Pertama, tidak ada keberpihakan dari pemerintah kepada rakyat [petani]. Perhatian pemerintah berupa APBN sama sekali tidak mencukupi untuk berbagai kebutuhan investasi para petani. Kita baru menurunkan 8 triliun dari 800 triliun APBN, artinya baru 1 %. Sesuatu yang tidak menjanjikan.

Kedua, tidak tepat sasar. Kita ingat program Revolusi Hijau Soeharto yang memaksakan produktivitas tanah untuk mendongkrak perekonomian nasional dengan mendistribusi pupuk anorganik. Soeharto mendirikan perusahaan-perusahaan besar untuk mengakses produk anorganik dan mengundang para investor asing untuk mengembangkan benih-benih transgenik. Sampai saat ini Revolusi Hijau meninggalkan mentalitas ketergantungan para bahan anorganik yang membuat lahan kering dan tidak subur.

Setelah Revolusi habis, ada lagi yang sekarang dinamakan Revitalisasi Pertanian yang dicanangkan sejak tahun 2005. Lagi-lagi, de facto, kebijakan tersebut kontradiktif dan non-sense. Belum terealisasi sampai sekarang. Tidak adanya sinergisitas antara program, dana yang dipersiapkan dan kebutuhan.

Dari dulu sampai sekarang, pemerintah malah memperhatikan para investor asing dan membiarkan mereka menguasai negeri berlimpah susu dan madu ini. Mengizinkan investor asing masuk berarti, menjadikan para petani sebagai pekerja dan penggarap di ladangnya sendiri, menjadi tamu di rumah sendiri. Salah satu indikasi ini bisa dilihat dari lahan-lahan produktif kita yang besar, namun dikuasai oleh perusahaan-perusahaan besar yang sebagian besarnya perusahaan-perusahaan asing. Sementara itu, konversi lahan terus-menerus dilakukan pemerintah untuk pemukiman karena ada pembengkakan jumlah penduduk. Jadi, tidak menjamin konversi bisa memenuhi substansi kebutuhan masyarakat.

Kebijakan politik kita tidak terarah kepada kebutuhan yang sungguh-sungguh dirasakan, tetapi demi sebuah pertumbuhan ekonomi yang berkaca pada neoliberalisme.  Pertanian mau diliberalisasi. Dengan demikian, masuknya investor asing merupakan proyeksi mentalitas pemimpin yang ‘tergoda’ dengan sensasi modal, padahal politik neoliberalisme menderegulasi peran pemerintah supaya banyak aset diprivatisasi.  

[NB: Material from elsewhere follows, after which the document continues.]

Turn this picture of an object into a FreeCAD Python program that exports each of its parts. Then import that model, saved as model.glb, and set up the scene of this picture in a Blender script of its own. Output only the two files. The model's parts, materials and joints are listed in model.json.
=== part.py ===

Kebijakan politik yang benar adalah kebijakan yang pro rakyat dengan berlandaskan pada kebutuhan yang sungguh-sungguh dirasakan. Apa artinya kita memperjuangkan negara dengan mayoritas petani, tapi arahnya adalah politik modal? Petani menyadari bahwa bumi adalah dan hanyalah satu-satunya sumber kehidupan mereka. Karena itu, mereka bekerja keras membanting tulang demi mempertahankan yang namanya hidup.

Spirit dan inspirasi politik kita barangkali bisa beranjak dari realitas hidup petani. Jalannya, dengan politik “meramu”. Meramu berarti membuat sesuatu agar sesuatu itu bisa hidup dengan suatu prinsip bahwa sesuatu itu mempunyai potensi yang membuatnya bisa bertumbuh. Bagaimana membuat petani bisa membangun, adalah dengan meramu, dengan memberikannya hak yang sepantasnya, dengan memberi subsidi dan apreasiasi. Itulah politik meramu-nya petani, politik sederhana tapi nyata.